Other songs thoughtfully blend love and remorse, sometimes evoking images of her own failed marriage. "Remember the Good" (written by Mickey Newbury, whose "Sweet Memories" had been crooned by her husband) seems especially personal with its resigned lyric and half-whispered vocal. A haunting recorder part sets the mood, along with a sea of ARP strings. Kris Kristofferson's "When I Loved Him" is a similar dab of romantic nostalgia, though it's marred by its ending: an extra minute of unfocused, piano-and-congas jamming which could have been lifted from a nearby Traffic album. Oh well...at least, the session cats found a place to show off their licks. Elsewhere, the stoic elegance of Leonard Cohen's "Hey That's No Way to Say Goodbye" is way beyond Longet's emotional depth, but the arrangement has lots of fun with its goofy headphone bounces and twittering synthesizer fugue.

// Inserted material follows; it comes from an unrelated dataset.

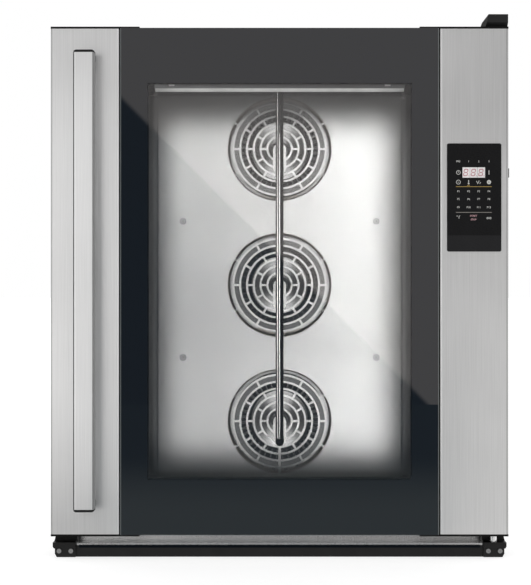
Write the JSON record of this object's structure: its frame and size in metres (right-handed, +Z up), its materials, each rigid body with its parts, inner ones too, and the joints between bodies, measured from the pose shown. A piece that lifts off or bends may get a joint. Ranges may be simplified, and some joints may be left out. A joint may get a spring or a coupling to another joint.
{
  "type": "convection oven",
  "caption": "Upright convection oven with a full-height hinged glass door, side tray racks, ring grilles in a rear baffle over fans and heaters, bar handle and touch panel.",
  "frame": {"origin": "on the floor, under the middle of the oven's width and of its depth from the handle's front to the pipe ends", "axes": "+Z up, -Y out of the door towards the user, +X to the user's right as they face it"},
  "size_m": [0.8026, 0.829, 0.952],
  "materials": {
    "body_steel": "brushed stainless sheet",
    "galvanised_steel": "galvanised sheet",
    "cavity_steel": "polished stainless sheet",
    "baffle_steel": "bright stainless sheet",
    "door_steel": "fine brushed stainless",
    "rail_steel": "folded stainless",
    "bright_steel": "bright, turned or drawn",
    "wheel_steel": "pressed stainless",
    "black_steel": "satin black powder coat",
    "black_plastic": "satin black",
    "black_rubber": "matt silicone",
    "mineral_wool": "pressed fibre board",
    "heater_sheath": "heat-tinted steel sheath",
    "cast_aluminium": "satin",
    "copper": "drawn copper",
    "bronze": "sintered bronze",
    "brass_fitting": "turned brass",
    "circuit_board": "green laminate",
    "outer_glass": "toughened, lightly tinted",
    "inner_glass": "toughened, clear",
    "black_print": "black enamel fired on the glass",
    "lamp_white": "opal white",
    "panel_black": "gloss black touch panel",
    "display_dark": "red figures behind a smoked window"
  },
  "bodies": {
    "oven": {"base_frame": "black_steel", "drip_gutter": "body_steel", "bottom_pan": "body_steel", "side_panels": "body_steel", "top_panel": "body_steel", "back_panel": "body_steel", "rear_bulkhead": "galvanised_steel", "insulation_boards": "mineral_wool", "cavity_liner": "cavity_steel", "cavity_ceiling": "cavity_steel", "door_gasket": "black_rubber", "fan_baffle": "baffle_steel", "baffle_screws": "bright_steel", "heating_elements": "heater_sheath", "fan_motors": "cast_aluminium", "left_rack": "bright_steel", "right_rack": "bright_steel", "humidity_tube": "bright_steel", "tube_end_plug": "black_plastic", "water_pipe": "copper", "water_valve": "brass_fitting", "drain_pipe": "cavity_steel", "exhaust_flue": "cavity_steel", "cable_gland": "black_plastic", "power_board": "circuit_board", "top_hinge_bracket": "black_steel", "lower_right_bracket": "black_steel", "lower_left_bracket": "black_steel", "hinge_pins": "bright_steel", "bracket_screws": "bright_steel", "door_strike": "bright_steel"},
    "door": {"door_left_profile": "door_steel", "door_right_profile": "door_steel", "corner_caps": "black_plastic", "outer_glass": "outer_glass", "window_border": "black_print", "door_top_rail": "rail_steel", "door_bottom_rail": "rail_steel", "inner_glass": "inner_glass", "lamp_housing": "cast_aluminium", "lamp_diffuser": "lamp_white", "lamp_clips": "lamp_white", "handle_bar": "door_steel", "handle_end_caps": "black_plastic", "handle_posts": "black_plastic", "control_panel": "panel_black", "display_module": "display_dark", "control_board": "circuit_board", "port_cover": "black_rubber", "hinge_bushes": "bronze", "catch_housing": "cast_aluminium", "catch_spring": "bright_steel"},
    "catch_plunger": {"catch_plunger": "bright_steel"},
    "catch_roller": {"catch_roller": "bright_steel"},
    "fan_top": {"impeller_top": "wheel_steel", "fan_shaft_top": "bright_steel"},
    "fan_middle": {"impeller_middle": "wheel_steel", "fan_shaft_middle": "bright_steel"},
    "fan_bottom": {"impeller_bottom": "wheel_steel", "fan_shaft_bottom": "bright_steel"}
  },
  "joints": [
    {"name": "door_swing", "type": "hinge", "parent": "oven", "child": "door", "pos_m": [0.3765, -0.3315, 0], "axis": [0, 0, 1], "range_deg": [0, 130]},
    {"name": "catch_slide", "type": "slide", "parent": "door", "child": "catch_plunger", "axis": [1, 0, 0], "range_m": [0, 0.003], "stiffness_N_per_m": 3000, "springref_m": -0.006, "deforming": ["catch_spring"]},
    {"name": "catch_roller_spin", "type": "hinge", "parent": "catch_plunger", "child": "catch_roller", "pos_m": [-0.3661, -0.296, 0.478], "axis": [0, 0, 1], "continuous": true},
    {"name": "fan_spin_top", "type": "hinge", "parent": "oven", "child": "fan_top", "pos_m": [0, 0.25, 0.759], "axis": [0, 1, 0], "continuous": true},
    {"name": "fan_spin_middle", "type": "hinge", "parent": "oven", "child": "fan_middle", "pos_m": [0, 0.25, 0.478], "axis": [0, 1, 0], "continuous": true},
    {"name": "fan_spin_bottom", "type": "hinge", "parent": "oven", "child": "fan_bottom", "pos_m": [0, 0.25, 0.197], "axis": [0, 1, 0], "continuous": true}
  ]
}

Four lesser tracks fill out the record. "Birds," a haunting ode taken from Neil Young's After the Gold Rush, gets a fairly straightforward rendition with some pleasing flute. "Wake Up to Me Gentle" is a mild little tune written by Mansfield himself, in which the metallic clamor of the Marxophone (an esoteric, autoharp-like instrument) simulates a ringing alarm. The title cut, easily the most radical reinterpretation, warps the Rolling Stones' original melody and chords while slowing the tempo to a lazy, syncopated bounce. The almighty conga drums pop up again, and the breaks have some cute interplay between flutey ARP runs and George Harrison-like slide guitar. Listen for the peculiar "oom" sound which is looped on the rhythm track, and Longet's attempt to desexualize the lyric by switching the chorus to "Mama needs you more than ever." Finally, there's the most idiosyncratic piece of all: a bizarre medley of John Lennon's "Jealous Guy" and "Don't Let Me Down." This one blends Lennon's then-current hit (here, changed to "I'm just a jealous kind" to fix the gender) with the "I'm in love for the first time..." bridge from the earlier Beatles song. The introduction's stilted bass line and Longet's blank "da da da dah" vamping (substituted for Lennon's whistling) may cause a few chuckles, but this is part of the track's naive charm.